Return only the number of lines that hold "each".

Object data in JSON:
=-=-=

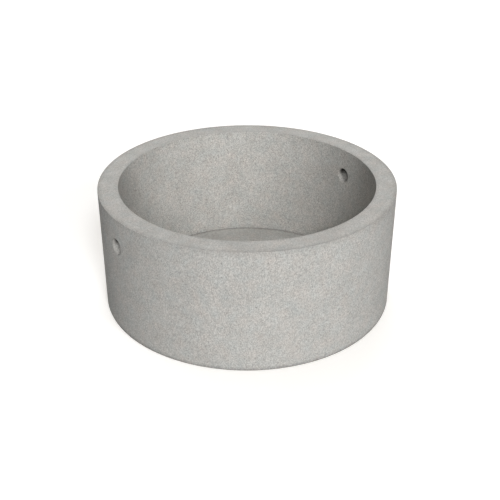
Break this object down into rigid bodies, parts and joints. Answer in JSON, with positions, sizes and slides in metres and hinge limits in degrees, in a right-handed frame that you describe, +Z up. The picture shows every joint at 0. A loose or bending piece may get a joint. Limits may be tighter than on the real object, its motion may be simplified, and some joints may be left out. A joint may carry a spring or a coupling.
{
  "type": "concrete well ring with base",
  "caption": "Round precast concrete ring wall with a flat base cast in, open at the top, with lifting holes facing each other below the rim.",
  "frame": {"origin": "centre of the underside, on the axis of the ring", "axes": "+Z up along the axis of the ring; the lifting holes lie on -X and +X"},
  "size_m": [1.16, 1.16, 0.49],
  "materials": {
    "concrete": "matte"
  },
  "bodies": {
    "root": {"well_ring": "concrete"}
  },
  "joints": []
}
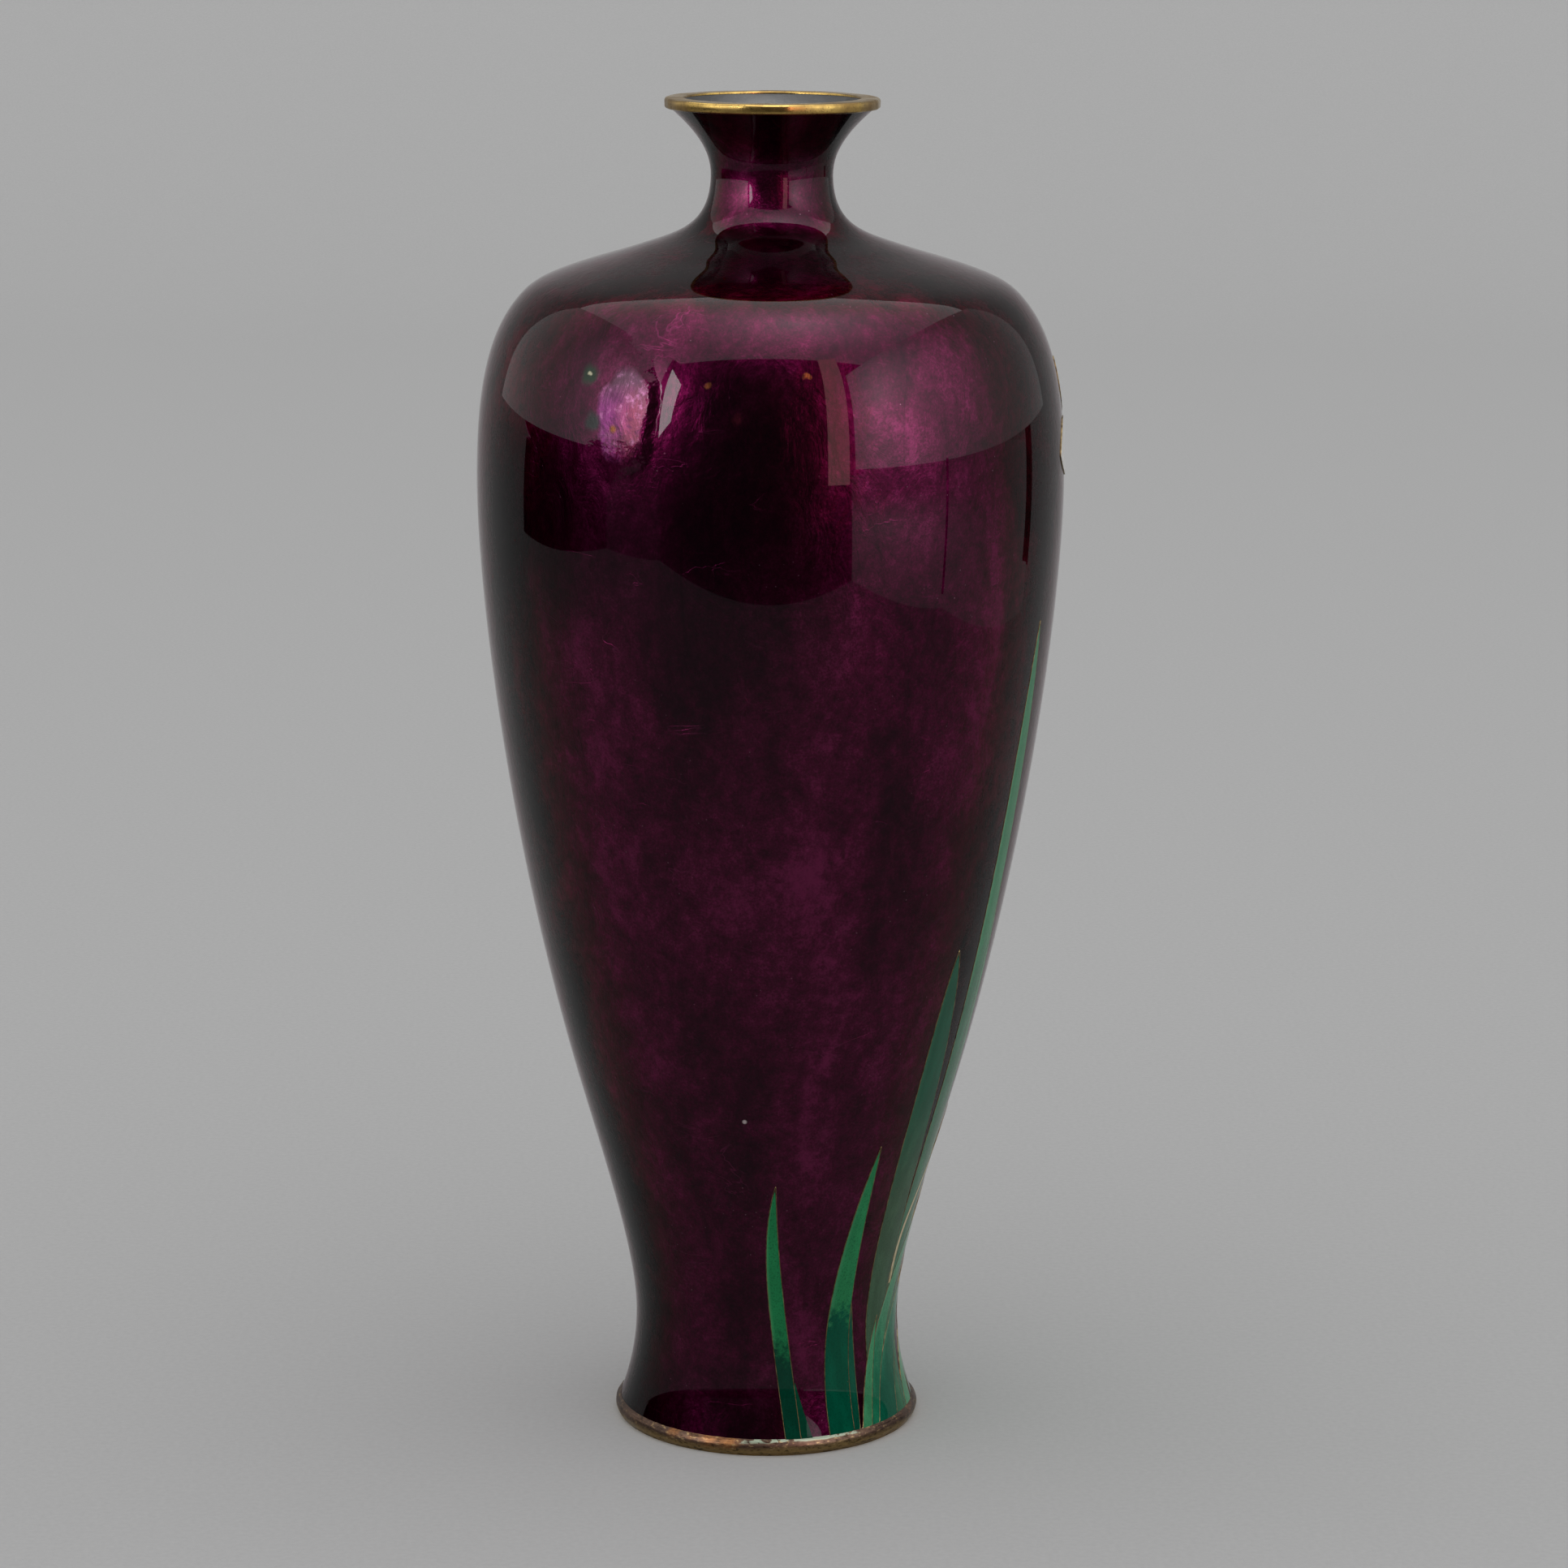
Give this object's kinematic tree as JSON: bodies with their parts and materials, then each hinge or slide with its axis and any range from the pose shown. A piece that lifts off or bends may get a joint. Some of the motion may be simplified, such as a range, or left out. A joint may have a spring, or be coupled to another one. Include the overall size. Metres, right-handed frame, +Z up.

=-=-=

**Response for this exercise:** 2